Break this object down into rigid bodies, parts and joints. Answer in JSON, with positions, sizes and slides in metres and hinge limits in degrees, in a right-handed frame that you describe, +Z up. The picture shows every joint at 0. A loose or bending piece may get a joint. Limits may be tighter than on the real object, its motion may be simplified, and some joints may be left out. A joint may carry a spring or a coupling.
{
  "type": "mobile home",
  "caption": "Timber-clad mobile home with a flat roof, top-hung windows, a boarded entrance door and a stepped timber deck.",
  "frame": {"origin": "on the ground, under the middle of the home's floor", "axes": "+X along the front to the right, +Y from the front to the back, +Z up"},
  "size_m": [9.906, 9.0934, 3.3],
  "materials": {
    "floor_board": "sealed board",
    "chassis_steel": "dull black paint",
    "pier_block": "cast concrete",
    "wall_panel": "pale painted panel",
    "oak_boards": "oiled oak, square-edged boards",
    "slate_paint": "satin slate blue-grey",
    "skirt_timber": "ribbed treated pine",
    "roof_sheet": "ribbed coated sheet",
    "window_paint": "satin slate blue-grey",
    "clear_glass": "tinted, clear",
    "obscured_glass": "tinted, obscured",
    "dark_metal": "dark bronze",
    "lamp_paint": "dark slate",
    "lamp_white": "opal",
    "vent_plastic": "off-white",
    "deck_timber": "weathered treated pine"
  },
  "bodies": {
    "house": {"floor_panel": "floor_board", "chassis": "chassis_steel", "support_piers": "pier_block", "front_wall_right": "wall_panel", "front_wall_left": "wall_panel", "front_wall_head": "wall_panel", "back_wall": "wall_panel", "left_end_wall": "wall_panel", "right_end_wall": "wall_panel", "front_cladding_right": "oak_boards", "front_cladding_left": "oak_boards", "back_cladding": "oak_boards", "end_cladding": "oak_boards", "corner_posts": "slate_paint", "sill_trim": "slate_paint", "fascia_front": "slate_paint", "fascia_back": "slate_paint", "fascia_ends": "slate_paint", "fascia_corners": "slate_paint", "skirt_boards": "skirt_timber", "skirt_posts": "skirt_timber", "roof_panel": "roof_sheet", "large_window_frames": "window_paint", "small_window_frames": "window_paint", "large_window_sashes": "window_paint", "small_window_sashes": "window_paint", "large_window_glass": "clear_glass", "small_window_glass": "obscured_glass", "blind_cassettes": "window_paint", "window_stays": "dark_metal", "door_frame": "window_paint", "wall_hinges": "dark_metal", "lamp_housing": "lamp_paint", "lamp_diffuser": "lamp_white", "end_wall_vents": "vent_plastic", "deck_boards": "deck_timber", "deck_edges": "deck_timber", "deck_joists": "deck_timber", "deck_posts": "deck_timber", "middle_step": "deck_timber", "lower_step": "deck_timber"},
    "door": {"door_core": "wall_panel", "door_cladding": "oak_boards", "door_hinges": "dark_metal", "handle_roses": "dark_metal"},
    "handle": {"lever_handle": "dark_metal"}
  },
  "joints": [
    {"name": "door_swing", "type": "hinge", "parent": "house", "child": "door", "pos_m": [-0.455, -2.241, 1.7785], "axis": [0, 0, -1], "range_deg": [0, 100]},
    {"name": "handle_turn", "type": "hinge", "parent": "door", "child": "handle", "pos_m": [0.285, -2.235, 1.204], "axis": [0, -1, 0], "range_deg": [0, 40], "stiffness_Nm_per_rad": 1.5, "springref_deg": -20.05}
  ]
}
┄┄┄┄┄┄
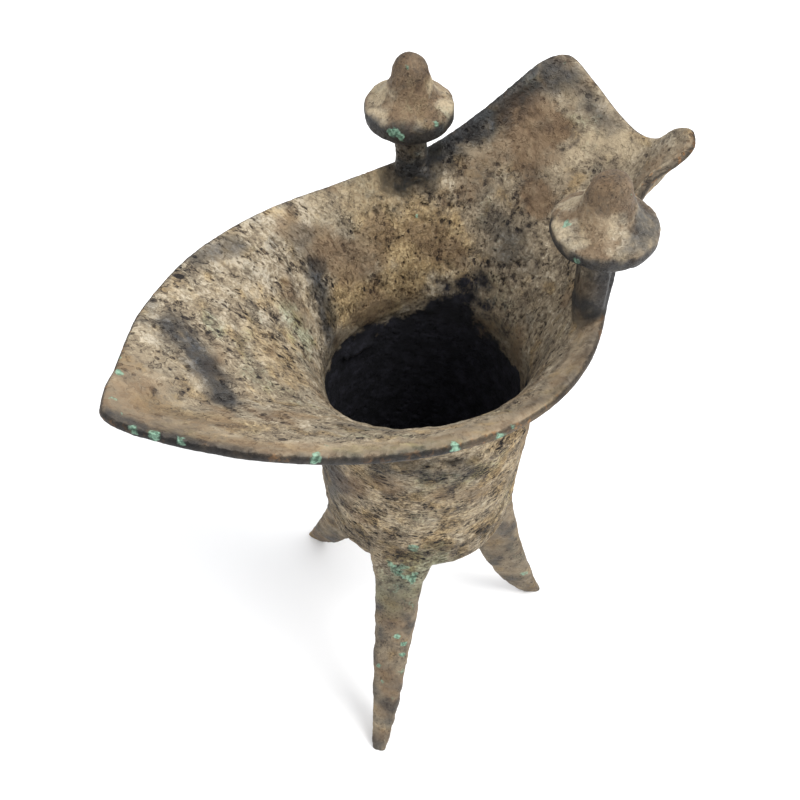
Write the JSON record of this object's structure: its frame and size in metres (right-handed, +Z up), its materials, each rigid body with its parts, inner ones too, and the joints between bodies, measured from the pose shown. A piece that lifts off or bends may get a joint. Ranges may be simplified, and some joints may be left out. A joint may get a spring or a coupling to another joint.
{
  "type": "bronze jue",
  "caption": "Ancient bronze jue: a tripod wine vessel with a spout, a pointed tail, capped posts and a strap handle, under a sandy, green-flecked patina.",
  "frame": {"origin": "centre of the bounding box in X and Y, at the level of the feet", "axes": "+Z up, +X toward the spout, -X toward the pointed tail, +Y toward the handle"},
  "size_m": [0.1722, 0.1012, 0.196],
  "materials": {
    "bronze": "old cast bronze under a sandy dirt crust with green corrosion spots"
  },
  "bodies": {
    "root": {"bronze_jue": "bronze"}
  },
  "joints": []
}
┄┄┄┄┄┄
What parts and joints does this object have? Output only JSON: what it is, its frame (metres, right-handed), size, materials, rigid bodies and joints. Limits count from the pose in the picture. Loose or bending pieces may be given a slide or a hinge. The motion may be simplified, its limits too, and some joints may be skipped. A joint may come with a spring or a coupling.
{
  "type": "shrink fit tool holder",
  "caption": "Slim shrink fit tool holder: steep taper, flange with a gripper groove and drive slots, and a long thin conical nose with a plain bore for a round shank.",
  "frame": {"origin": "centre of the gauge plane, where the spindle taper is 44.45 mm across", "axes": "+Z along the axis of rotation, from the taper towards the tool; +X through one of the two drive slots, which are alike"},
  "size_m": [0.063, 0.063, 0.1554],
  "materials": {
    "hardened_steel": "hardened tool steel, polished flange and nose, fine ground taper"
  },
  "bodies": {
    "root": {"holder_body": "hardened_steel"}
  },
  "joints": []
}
┄┄┄┄┄┄
◆ **Task directions**: Report back each line of the entries that holds the string "bending".

◆ **Exercise response**:
Break this object down into rigid bodies, parts and joints. Answer in JSON, with positions, sizes and slides in metres and hinge limits in degrees, in a right-handed frame that you describe, +Z up. The picture shows every joint at 0. A loose or bending piece may get a joint. Limits may be tighter than on the real object, its motion may be simplified, and some joints may be left out. A joint may carry a spring or a coupling.
What parts and joints does this object have? Output only JSON: what it is, its frame (metres, right-handed), size, materials, rigid bodies and joints. Limits count from the pose in the picture. Loose or bending pieces may be given a slide or a hinge. The motion may be simplified, its limits too, and some joints may be skipped. A joint may come with a spring or a coupling.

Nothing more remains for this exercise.